Material -
++++++

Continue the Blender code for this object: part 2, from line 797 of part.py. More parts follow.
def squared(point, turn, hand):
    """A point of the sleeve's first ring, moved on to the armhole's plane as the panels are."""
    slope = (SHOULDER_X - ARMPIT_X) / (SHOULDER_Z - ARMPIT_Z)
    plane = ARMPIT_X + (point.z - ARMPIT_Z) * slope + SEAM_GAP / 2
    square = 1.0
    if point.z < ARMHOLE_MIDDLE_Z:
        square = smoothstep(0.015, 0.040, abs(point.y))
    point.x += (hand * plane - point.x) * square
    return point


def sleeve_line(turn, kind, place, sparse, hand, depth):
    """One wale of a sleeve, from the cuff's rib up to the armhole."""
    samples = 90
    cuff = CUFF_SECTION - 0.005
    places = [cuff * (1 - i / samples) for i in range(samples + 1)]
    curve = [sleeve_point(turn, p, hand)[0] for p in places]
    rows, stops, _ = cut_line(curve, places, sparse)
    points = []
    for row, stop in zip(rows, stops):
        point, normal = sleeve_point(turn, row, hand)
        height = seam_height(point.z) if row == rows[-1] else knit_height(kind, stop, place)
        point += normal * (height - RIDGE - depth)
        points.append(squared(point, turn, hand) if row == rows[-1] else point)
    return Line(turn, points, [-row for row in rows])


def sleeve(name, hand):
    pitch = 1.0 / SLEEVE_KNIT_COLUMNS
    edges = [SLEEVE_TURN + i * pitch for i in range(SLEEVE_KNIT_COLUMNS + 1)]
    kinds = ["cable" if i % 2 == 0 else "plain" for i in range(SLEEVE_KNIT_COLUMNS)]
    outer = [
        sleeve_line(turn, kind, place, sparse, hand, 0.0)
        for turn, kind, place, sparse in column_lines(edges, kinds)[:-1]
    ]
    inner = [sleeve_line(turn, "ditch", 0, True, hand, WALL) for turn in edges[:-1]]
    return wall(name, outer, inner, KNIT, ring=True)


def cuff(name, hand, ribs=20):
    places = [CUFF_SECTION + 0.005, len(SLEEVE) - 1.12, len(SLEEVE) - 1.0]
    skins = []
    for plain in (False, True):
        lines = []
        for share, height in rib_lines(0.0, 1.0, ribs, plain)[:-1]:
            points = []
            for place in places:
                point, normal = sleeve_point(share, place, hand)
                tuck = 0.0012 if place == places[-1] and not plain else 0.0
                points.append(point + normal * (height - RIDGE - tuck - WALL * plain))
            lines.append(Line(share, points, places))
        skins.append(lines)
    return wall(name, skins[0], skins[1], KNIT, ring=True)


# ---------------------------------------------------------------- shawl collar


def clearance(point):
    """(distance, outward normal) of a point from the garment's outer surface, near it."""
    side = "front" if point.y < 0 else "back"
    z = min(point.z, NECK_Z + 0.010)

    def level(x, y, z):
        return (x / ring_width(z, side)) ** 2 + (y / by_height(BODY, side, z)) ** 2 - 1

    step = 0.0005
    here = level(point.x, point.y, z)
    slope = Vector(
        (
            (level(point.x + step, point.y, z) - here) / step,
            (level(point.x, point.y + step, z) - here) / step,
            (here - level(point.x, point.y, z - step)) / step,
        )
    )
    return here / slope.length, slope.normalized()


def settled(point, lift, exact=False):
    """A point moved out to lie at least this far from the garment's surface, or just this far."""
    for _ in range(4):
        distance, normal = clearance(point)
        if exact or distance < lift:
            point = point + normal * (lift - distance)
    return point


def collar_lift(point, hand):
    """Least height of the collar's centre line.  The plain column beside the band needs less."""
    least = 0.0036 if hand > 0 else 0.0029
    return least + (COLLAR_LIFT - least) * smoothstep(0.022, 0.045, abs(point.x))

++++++

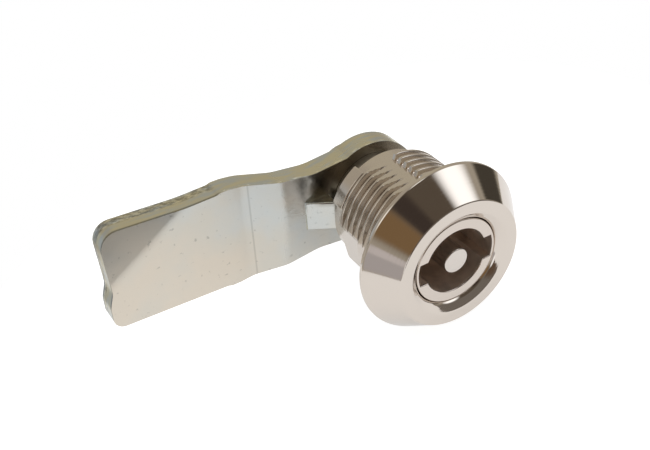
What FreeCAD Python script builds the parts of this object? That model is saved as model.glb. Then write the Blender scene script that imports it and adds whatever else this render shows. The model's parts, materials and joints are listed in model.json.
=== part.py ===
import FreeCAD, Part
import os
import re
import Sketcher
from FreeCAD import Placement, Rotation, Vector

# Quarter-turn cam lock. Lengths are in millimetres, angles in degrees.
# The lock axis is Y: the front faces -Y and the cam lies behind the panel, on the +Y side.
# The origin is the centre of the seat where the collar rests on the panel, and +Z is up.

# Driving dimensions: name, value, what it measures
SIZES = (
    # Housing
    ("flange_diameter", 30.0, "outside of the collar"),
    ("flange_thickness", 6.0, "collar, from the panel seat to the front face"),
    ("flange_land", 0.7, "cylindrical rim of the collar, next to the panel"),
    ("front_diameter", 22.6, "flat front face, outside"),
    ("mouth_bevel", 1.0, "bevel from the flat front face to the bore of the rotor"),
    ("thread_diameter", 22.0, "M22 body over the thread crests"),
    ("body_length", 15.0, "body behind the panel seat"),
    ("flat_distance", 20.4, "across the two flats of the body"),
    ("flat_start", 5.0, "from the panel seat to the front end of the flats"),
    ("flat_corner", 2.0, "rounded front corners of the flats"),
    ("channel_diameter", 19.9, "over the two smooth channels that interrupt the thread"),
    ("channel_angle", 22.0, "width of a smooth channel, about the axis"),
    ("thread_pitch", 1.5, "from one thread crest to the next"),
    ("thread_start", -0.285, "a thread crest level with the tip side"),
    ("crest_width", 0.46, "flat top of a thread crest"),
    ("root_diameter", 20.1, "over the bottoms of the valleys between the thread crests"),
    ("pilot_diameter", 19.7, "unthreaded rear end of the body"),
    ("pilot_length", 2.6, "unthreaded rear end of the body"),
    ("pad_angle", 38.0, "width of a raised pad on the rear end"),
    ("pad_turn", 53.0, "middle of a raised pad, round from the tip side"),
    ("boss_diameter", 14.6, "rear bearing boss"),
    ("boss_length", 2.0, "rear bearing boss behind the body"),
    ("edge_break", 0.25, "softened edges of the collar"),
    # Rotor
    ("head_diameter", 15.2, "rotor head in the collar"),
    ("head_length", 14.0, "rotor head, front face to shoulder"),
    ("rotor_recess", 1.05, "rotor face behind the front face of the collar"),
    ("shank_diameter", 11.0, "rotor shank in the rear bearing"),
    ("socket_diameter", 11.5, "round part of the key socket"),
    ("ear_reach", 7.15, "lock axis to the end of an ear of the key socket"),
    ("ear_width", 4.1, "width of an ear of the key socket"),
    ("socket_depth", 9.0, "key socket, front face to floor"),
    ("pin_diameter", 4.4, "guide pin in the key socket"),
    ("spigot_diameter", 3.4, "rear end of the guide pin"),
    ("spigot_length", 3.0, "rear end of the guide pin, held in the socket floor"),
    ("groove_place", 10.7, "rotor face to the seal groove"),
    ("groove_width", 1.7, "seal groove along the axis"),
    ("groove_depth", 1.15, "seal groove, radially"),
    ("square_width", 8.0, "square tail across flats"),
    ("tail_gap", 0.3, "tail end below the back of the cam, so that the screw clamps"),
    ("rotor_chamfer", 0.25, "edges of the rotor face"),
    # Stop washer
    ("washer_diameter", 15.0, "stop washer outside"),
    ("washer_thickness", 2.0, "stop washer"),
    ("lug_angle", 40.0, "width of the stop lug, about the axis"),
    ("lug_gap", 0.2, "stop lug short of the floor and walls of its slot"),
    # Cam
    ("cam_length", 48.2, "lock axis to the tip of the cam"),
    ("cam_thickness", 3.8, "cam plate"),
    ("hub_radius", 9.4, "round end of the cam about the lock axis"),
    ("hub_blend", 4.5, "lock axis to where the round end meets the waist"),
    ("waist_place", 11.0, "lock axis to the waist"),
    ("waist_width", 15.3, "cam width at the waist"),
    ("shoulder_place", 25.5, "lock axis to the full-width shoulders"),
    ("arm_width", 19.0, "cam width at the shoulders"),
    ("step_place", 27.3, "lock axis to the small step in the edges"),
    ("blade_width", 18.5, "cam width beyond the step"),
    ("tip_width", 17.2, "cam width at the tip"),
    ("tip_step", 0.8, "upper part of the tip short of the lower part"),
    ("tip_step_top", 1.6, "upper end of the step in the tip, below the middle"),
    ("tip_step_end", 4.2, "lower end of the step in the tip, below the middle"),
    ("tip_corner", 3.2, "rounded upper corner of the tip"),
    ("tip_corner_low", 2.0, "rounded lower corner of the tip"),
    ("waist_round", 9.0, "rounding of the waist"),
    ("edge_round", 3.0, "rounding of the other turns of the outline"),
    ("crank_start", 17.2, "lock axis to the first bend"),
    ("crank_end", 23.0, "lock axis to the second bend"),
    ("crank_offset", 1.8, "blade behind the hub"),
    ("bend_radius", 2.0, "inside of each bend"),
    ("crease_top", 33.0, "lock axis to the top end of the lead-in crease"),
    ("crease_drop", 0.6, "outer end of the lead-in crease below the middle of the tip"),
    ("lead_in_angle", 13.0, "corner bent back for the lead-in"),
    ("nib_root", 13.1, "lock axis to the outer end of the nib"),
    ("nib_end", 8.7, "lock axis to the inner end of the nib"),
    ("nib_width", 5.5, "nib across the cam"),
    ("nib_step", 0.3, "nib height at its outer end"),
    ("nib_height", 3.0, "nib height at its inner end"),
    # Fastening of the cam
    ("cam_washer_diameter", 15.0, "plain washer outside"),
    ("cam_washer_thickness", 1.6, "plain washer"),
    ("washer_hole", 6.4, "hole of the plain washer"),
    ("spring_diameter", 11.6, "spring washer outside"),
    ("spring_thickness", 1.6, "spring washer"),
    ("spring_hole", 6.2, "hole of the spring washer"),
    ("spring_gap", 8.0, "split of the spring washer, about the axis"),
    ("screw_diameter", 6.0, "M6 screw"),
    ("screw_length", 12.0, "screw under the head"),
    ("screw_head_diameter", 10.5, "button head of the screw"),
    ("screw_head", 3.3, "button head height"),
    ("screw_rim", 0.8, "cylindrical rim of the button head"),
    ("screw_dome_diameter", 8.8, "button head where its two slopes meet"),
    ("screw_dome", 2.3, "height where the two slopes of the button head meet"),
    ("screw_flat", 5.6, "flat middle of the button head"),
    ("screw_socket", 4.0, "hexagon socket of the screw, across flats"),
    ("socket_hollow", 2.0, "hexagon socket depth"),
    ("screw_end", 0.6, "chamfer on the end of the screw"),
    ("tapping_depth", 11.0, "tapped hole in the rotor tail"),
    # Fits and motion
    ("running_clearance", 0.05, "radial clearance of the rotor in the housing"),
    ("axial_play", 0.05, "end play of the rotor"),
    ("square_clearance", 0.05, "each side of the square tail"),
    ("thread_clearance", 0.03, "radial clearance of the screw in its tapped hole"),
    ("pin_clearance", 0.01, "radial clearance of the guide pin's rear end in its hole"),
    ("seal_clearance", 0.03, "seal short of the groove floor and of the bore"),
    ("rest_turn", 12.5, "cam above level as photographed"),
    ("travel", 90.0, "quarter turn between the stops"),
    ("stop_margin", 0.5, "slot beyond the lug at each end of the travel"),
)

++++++

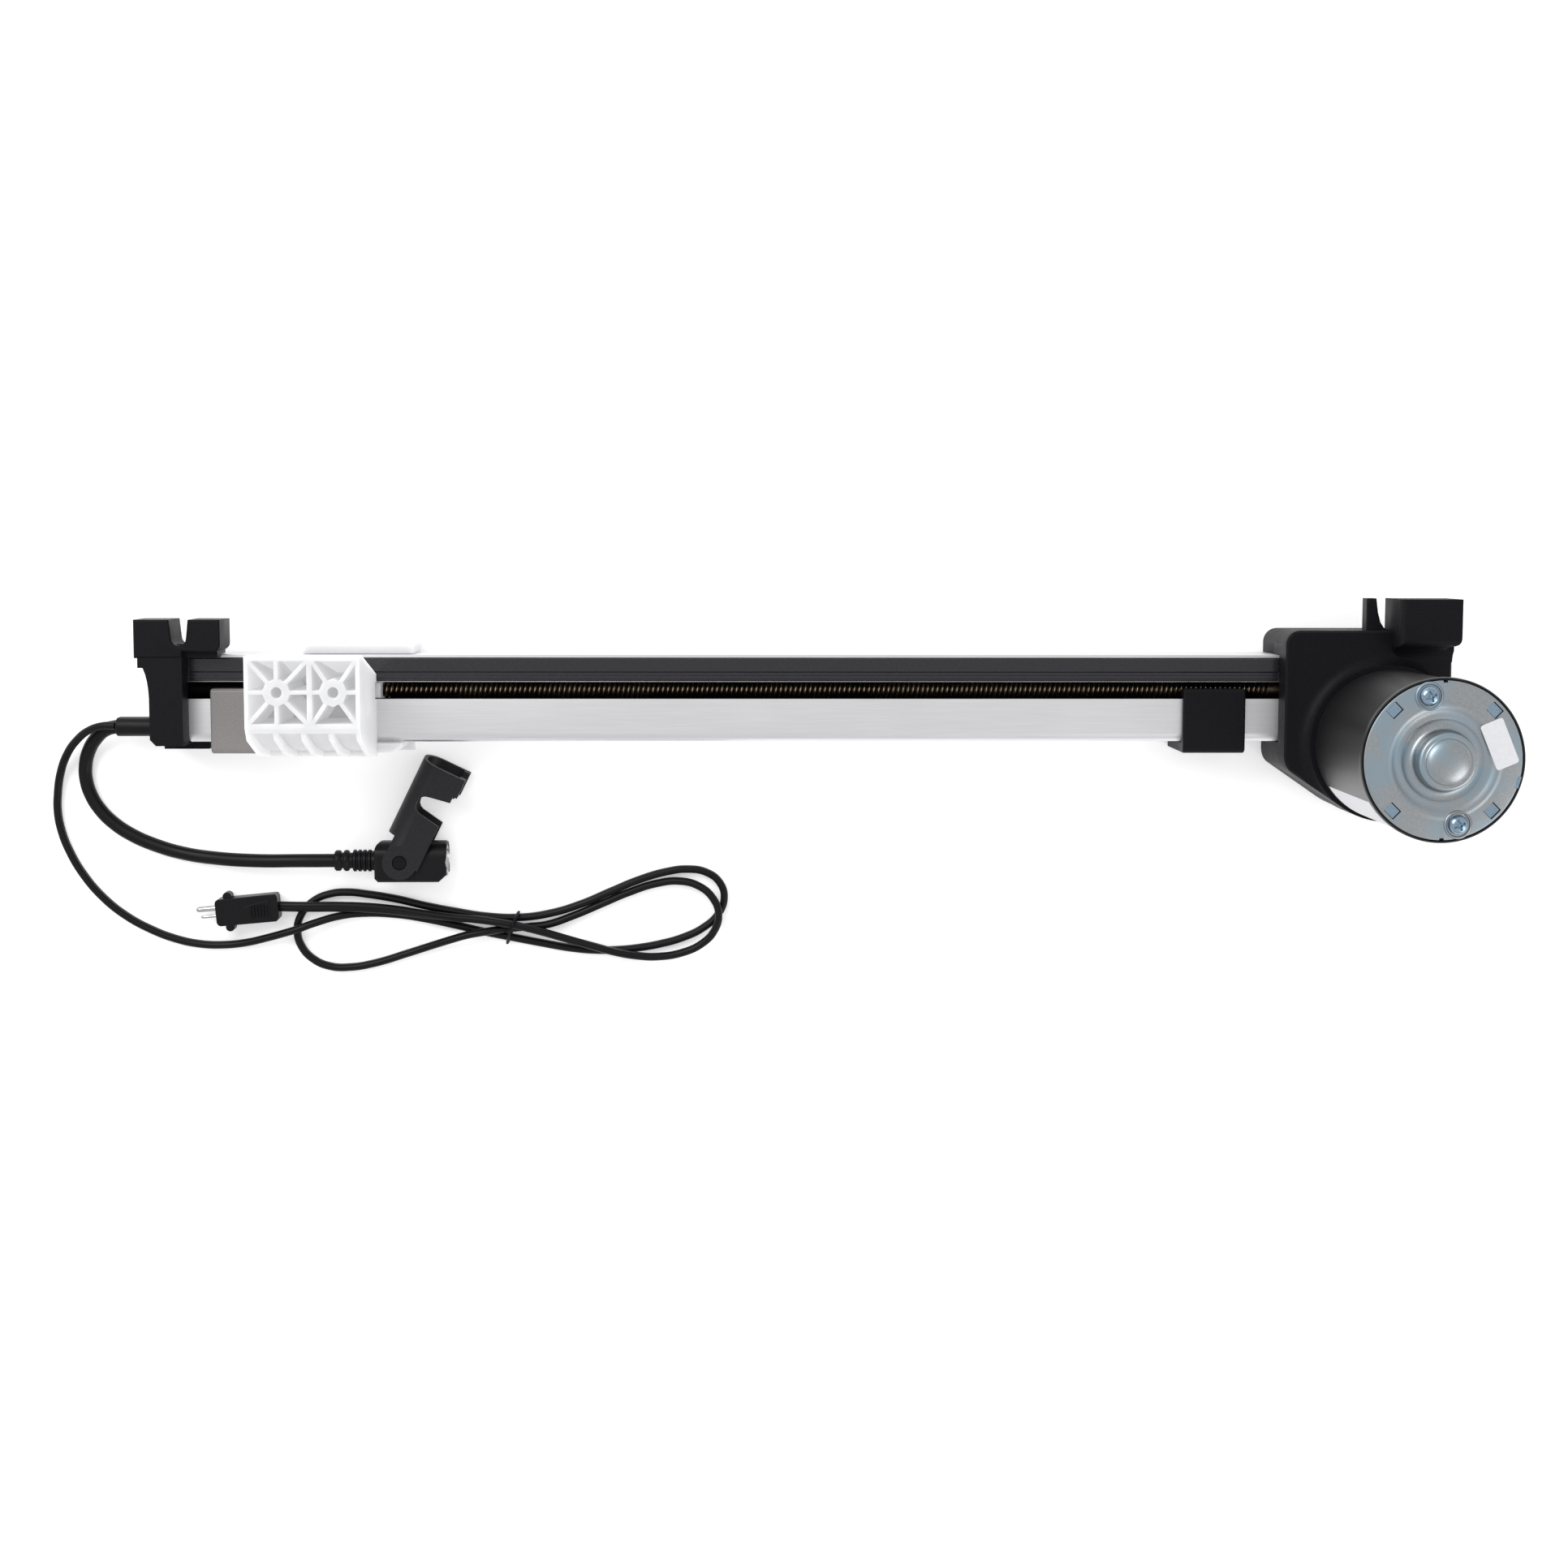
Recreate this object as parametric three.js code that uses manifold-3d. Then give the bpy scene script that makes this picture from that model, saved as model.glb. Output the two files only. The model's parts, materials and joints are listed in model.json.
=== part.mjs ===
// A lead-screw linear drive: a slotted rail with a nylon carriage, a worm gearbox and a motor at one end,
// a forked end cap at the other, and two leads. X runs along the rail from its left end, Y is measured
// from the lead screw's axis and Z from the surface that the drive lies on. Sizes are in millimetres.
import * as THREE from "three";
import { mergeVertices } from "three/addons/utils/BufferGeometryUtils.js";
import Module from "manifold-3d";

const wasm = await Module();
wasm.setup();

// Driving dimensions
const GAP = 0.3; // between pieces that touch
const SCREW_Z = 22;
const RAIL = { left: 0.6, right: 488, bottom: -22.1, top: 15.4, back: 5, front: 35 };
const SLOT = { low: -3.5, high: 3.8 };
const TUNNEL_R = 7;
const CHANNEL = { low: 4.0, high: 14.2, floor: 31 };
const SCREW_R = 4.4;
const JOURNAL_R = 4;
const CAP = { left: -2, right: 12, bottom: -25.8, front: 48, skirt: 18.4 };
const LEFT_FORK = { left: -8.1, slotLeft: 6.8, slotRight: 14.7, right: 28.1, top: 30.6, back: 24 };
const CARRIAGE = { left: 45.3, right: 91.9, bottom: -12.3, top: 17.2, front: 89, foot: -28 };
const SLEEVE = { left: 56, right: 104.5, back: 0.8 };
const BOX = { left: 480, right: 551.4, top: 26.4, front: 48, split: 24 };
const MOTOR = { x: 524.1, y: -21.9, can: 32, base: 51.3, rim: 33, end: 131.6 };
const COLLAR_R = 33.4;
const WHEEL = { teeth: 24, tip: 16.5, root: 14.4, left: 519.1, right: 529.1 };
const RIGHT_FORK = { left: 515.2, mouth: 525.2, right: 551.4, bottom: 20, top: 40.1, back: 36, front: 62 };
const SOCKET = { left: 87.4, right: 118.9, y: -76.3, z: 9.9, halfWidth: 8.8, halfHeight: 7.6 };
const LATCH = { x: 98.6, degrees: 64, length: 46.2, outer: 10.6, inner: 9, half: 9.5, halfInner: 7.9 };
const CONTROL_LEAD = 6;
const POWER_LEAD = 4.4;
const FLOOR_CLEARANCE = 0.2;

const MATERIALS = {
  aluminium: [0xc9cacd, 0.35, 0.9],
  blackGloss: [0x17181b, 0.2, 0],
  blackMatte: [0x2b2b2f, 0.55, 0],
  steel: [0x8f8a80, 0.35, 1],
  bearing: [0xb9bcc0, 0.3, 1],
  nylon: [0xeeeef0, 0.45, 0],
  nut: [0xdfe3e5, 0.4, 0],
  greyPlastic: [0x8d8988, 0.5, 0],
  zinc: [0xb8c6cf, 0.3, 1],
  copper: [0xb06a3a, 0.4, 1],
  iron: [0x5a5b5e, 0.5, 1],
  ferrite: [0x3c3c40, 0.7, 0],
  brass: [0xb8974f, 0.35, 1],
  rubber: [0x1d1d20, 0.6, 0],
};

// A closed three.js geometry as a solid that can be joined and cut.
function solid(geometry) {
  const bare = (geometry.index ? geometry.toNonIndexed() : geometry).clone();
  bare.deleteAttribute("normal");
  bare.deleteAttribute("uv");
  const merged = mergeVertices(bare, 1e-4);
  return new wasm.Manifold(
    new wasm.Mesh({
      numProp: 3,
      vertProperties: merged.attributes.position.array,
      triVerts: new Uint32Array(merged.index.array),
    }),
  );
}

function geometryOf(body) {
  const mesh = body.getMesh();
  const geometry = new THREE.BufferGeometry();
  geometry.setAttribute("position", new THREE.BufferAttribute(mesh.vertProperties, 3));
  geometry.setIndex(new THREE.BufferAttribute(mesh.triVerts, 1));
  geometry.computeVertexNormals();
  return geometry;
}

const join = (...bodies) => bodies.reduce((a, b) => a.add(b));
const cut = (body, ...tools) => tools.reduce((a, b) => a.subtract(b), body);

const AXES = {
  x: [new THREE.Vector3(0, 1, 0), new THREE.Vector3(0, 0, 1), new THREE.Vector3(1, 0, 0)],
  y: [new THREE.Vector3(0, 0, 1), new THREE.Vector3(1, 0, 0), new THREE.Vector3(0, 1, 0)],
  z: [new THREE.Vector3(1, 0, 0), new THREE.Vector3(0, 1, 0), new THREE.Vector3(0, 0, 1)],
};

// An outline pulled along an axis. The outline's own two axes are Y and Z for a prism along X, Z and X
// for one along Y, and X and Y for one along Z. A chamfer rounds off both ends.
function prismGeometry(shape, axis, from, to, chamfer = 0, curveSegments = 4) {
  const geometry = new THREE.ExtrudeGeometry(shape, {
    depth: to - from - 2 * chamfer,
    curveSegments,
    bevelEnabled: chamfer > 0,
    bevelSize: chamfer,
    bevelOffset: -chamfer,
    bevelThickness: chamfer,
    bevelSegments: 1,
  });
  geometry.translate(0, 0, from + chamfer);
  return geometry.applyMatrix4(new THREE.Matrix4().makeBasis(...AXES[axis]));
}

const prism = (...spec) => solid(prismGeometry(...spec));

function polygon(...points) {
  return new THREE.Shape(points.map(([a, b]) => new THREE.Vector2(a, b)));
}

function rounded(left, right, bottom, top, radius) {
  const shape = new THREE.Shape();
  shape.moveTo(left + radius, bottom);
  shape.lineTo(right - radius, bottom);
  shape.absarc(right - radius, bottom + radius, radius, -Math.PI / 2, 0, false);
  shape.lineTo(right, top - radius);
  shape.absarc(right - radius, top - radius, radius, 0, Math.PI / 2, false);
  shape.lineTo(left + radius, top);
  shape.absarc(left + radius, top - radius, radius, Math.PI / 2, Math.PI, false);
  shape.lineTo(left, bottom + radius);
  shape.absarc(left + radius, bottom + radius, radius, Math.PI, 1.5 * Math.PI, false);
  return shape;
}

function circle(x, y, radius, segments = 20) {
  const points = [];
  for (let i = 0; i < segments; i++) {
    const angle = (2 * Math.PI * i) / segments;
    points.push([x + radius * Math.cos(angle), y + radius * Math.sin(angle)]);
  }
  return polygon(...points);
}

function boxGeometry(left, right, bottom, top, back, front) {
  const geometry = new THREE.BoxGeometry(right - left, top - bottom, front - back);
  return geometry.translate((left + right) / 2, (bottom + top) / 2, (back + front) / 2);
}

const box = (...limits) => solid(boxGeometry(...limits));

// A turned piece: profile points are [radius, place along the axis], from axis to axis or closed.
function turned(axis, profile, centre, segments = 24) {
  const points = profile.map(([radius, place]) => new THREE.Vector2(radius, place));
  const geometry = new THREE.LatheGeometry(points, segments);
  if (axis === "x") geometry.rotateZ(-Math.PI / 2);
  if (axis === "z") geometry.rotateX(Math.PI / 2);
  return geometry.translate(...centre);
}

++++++

Task statement - In the listing above, find the line containing "What FreeCAD Python" and the line containing "from FreeCAD import", then repeat those two lines and everything between them exactly.

Response -
What FreeCAD Python script builds the parts of this object? That model is saved as model.glb. Then write the Blender scene script that imports it and adds whatever else this render shows. The model's parts, materials and joints are listed in model.json.
=== part.py ===
import FreeCAD, Part
import os
import re
import Sketcher
from FreeCAD import Placement, Rotation, Vector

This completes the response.